(WHAT YOU WILL DO)
Set down each line from the one containing "rng = np.random.default_rng(SEED)" to the one containing "if empty is", inclusive, exactly as written and with nothing further.

(PROVIDED INFORMATION)
* * *

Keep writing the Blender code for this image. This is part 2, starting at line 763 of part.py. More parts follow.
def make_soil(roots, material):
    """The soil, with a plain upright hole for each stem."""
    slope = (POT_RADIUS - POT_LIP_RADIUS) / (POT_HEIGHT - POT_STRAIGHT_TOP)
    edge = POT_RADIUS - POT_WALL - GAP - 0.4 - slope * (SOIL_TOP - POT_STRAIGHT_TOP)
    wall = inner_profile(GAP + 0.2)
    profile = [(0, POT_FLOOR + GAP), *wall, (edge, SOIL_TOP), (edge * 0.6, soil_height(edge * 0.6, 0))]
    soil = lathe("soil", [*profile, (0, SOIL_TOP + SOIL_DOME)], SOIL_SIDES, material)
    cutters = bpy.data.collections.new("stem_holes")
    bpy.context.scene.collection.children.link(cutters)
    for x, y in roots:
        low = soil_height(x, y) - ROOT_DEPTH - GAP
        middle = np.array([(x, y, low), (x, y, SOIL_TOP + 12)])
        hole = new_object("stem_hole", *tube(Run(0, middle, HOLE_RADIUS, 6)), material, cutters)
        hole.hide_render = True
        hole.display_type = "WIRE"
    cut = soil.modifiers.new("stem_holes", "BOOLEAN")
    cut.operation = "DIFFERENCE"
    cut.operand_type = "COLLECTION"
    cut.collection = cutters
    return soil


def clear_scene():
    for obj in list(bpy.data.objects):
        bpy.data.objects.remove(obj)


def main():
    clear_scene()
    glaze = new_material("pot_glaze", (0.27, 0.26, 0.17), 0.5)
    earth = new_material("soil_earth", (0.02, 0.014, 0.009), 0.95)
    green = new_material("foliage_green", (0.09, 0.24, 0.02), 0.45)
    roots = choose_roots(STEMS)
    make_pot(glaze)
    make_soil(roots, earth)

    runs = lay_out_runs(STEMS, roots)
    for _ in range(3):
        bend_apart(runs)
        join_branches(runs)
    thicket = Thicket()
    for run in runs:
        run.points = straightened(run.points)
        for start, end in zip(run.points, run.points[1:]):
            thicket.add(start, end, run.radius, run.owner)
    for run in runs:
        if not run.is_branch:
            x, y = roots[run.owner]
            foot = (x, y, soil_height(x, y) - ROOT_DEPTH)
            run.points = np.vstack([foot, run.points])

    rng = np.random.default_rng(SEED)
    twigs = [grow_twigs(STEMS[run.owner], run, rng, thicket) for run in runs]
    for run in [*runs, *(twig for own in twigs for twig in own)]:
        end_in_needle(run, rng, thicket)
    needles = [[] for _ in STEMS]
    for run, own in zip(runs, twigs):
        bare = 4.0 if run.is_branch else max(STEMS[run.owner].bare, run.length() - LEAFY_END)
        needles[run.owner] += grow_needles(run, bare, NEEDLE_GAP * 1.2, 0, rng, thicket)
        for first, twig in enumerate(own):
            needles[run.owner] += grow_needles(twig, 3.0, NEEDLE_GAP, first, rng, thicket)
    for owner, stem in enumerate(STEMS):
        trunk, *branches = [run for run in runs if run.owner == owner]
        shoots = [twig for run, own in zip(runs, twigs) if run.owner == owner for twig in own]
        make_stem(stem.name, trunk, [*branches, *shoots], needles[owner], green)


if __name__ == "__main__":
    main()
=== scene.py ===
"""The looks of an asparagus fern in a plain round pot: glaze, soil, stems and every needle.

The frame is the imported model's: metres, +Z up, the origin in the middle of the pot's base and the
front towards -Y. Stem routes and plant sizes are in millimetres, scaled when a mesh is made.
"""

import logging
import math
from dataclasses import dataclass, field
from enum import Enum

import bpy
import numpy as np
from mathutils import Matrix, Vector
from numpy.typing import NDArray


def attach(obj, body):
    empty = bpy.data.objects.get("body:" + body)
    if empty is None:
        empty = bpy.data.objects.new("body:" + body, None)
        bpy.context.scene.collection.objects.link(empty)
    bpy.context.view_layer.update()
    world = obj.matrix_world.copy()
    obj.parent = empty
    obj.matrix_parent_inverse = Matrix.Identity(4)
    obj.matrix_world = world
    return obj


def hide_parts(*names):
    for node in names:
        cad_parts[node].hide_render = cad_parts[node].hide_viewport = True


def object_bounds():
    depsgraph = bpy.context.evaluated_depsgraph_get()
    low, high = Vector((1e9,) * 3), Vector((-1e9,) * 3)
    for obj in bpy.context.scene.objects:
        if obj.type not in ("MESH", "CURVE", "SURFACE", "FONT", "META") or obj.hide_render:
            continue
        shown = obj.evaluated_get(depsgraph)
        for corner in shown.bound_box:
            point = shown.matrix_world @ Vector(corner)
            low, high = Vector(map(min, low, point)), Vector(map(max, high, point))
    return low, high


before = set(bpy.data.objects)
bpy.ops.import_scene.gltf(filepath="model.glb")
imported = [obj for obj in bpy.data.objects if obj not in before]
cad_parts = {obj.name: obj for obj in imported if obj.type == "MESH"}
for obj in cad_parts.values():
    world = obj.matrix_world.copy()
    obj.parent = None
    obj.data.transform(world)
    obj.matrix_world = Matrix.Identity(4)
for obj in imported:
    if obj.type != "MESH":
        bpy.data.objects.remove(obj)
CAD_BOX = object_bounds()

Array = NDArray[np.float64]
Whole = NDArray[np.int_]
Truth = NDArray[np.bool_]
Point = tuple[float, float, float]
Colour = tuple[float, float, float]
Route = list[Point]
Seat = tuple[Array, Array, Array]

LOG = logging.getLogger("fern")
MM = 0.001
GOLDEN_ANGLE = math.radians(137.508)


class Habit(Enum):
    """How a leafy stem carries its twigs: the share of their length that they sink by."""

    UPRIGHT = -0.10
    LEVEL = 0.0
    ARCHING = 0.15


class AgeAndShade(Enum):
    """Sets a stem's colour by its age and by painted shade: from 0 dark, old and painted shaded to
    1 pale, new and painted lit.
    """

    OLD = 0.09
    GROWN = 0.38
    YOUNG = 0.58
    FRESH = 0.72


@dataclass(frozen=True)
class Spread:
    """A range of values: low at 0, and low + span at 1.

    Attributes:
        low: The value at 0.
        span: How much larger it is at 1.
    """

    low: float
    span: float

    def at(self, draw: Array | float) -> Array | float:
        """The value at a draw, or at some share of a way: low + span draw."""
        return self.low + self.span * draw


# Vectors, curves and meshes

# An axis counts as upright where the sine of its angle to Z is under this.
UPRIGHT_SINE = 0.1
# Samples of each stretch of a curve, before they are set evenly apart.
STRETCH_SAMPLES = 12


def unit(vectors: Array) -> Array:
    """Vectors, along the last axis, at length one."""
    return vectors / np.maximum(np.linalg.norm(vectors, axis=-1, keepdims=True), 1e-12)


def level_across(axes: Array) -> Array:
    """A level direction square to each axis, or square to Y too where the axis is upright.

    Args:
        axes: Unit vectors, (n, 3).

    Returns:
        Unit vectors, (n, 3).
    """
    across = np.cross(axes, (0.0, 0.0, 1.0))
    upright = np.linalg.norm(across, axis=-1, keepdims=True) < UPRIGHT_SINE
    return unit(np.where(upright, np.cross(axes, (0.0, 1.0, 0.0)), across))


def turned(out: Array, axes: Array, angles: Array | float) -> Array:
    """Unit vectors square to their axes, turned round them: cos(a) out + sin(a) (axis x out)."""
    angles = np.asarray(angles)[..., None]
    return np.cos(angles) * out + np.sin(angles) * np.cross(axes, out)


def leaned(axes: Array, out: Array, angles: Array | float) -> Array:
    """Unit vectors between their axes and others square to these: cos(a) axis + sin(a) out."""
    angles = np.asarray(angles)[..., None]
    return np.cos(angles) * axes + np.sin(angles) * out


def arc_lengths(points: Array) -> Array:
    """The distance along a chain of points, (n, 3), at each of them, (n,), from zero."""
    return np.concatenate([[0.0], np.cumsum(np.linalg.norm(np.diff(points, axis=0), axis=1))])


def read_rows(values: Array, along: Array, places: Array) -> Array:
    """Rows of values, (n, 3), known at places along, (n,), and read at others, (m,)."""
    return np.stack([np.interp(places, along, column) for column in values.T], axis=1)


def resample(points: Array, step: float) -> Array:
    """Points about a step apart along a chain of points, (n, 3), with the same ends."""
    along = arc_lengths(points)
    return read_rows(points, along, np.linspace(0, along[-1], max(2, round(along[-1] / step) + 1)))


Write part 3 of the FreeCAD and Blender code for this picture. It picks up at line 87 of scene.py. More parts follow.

* * *

(WRITTEN SOLUTION)
    rng = np.random.default_rng(SEED)
    twigs = [grow_twigs(STEMS[run.owner], run, rng, thicket) for run in runs]
    for run in [*runs, *(twig for own in twigs for twig in own)]:
        end_in_needle(run, rng, thicket)
    needles = [[] for _ in STEMS]
    for run, own in zip(runs, twigs):
        bare = 4.0 if run.is_branch else max(STEMS[run.owner].bare, run.length() - LEAFY_END)
        needles[run.owner] += grow_needles(run, bare, NEEDLE_GAP * 1.2, 0, rng, thicket)
        for first, twig in enumerate(own):
            needles[run.owner] += grow_needles(twig, 3.0, NEEDLE_GAP, first, rng, thicket)
    for owner, stem in enumerate(STEMS):
        trunk, *branches = [run for run in runs if run.owner == owner]
        shoots = [twig for run, own in zip(runs, twigs) if run.owner == owner for twig in own]
        make_stem(stem.name, trunk, [*branches, *shoots], needles[owner], green)


if __name__ == "__main__":
    main()
=== scene.py ===
"""The looks of an asparagus fern in a plain round pot: glaze, soil, stems and every needle.

The frame is the imported model's: metres, +Z up, the origin in the middle of the pot's base and the
front towards -Y. Stem routes and plant sizes are in millimetres, scaled when a mesh is made.
"""

import logging
import math
from dataclasses import dataclass, field
from enum import Enum

import bpy
import numpy as np
from mathutils import Matrix, Vector
from numpy.typing import NDArray


def attach(obj, body):
    empty = bpy.data.objects.get("body:" + body)
    if empty is None:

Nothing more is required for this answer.